One of my class partners is currently investigating the intricacies of alternative tango, neo-tango, tango nuevo, tango-fusion, electro-tango, tango-anything-you-name-it.
For the moment she's mainly gathering material: CDs, articles, URLs, videos. Then she will extract the ultimate truth. And it seems she has already found a lot of it (of material, not truth...)
Yesterday she proudly gave me one CD ("New York tango") by Richard Galliano, whom she said was Piazzolla's main heir. The name was completely unknown to me. If asked who he was, I would have answered maybe a fashion designer ("And now, ladies and gentlemen, here is Richard Galliano's lingerie
So I'm listening to it, and it's clearly not to my liking. It's jazzy, and I don't like jazz. Some pieces are by Piazzolla, most of them by Galliano. The first half of Piazzolla's pieces played by Galliano sound tango-ish, but if I listen only to the second half of these pieces then I can't recognize them, Galliano's jazzy mind has taken precedence over Piazzolla's themes.
My partner was nuts about Galliano's "Adios Nonino" (on another album by Galliano), but I bet it's because she didn't know this title at all. I'll give her the Piazzolla's version.
Ok, tonight I'll just never quit the floor. Because this is practise time, the class just finished and now we all have one hour to train, experiment and refine what we just learned. And I intend to be dancing for the full sixty minutes. The teachers are on the floor too. The maestro is inviting all the female students one after the other. He doesn't rehearse the taught patterns (shame on him...) but just dances simple things. The female teacher (what an horrible expression, but what else? Maestra
, maybe) is open to any invitation. I don't even think of inviting her though, as I'm always much too tense when I have to dance with any teacher. Plus, when everything goes well I'm sure it's because she keeps compensating for my mistakes.

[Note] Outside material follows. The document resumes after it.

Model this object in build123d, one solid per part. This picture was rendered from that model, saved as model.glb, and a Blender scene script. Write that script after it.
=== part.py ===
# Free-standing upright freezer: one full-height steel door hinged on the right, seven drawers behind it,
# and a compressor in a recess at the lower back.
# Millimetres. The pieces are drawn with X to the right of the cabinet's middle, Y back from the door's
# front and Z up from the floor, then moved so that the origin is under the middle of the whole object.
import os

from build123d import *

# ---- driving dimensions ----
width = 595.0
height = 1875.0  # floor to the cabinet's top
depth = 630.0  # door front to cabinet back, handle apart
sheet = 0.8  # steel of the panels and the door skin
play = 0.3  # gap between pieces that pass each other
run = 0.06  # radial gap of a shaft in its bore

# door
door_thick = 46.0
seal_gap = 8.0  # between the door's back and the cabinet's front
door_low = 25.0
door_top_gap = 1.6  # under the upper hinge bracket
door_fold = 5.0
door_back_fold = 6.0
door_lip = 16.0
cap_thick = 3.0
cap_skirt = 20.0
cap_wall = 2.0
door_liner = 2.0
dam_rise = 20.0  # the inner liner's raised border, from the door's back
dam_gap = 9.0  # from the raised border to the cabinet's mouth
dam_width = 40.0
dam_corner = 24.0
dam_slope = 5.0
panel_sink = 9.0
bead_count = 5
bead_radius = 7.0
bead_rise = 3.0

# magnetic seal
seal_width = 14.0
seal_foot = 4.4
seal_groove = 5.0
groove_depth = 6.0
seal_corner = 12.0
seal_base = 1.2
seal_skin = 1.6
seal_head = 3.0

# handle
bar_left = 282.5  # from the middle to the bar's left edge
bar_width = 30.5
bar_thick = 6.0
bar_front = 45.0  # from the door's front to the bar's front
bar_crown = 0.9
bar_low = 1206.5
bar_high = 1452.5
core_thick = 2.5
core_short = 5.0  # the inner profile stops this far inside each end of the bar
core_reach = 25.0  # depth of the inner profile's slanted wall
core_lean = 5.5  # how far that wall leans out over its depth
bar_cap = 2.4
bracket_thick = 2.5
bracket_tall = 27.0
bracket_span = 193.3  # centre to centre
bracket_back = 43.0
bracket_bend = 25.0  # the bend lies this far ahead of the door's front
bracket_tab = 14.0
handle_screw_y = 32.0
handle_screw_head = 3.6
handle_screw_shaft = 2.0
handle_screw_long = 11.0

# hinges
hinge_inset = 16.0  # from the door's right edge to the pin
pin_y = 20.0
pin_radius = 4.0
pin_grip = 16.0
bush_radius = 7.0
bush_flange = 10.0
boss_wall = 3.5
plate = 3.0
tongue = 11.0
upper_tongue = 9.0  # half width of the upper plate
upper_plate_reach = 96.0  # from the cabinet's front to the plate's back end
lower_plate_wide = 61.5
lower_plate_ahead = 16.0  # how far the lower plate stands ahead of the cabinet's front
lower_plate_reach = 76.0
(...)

But hey, I'm here to dance. Who's next, then? All the ladies are dancing already. Except Helen, but she's chatting with the Bailarina
. Ok, let's wait. End of the tanda, the Bailarina
has to change the CD. So she's not chatting any more, and even before the music starts I'm standing right in front of Helen and making her stand up.
Well, I should have waited a bit more, because when the music begins, it's se dice de mi
, a milonga! It's impossible to practise tango steps on a milonga, they just should not play milongas during their practise, now the tanda is useless, ten minutes are lost! Back to my seat, not for too long, I hope. Who is available? Only Carol, it seems.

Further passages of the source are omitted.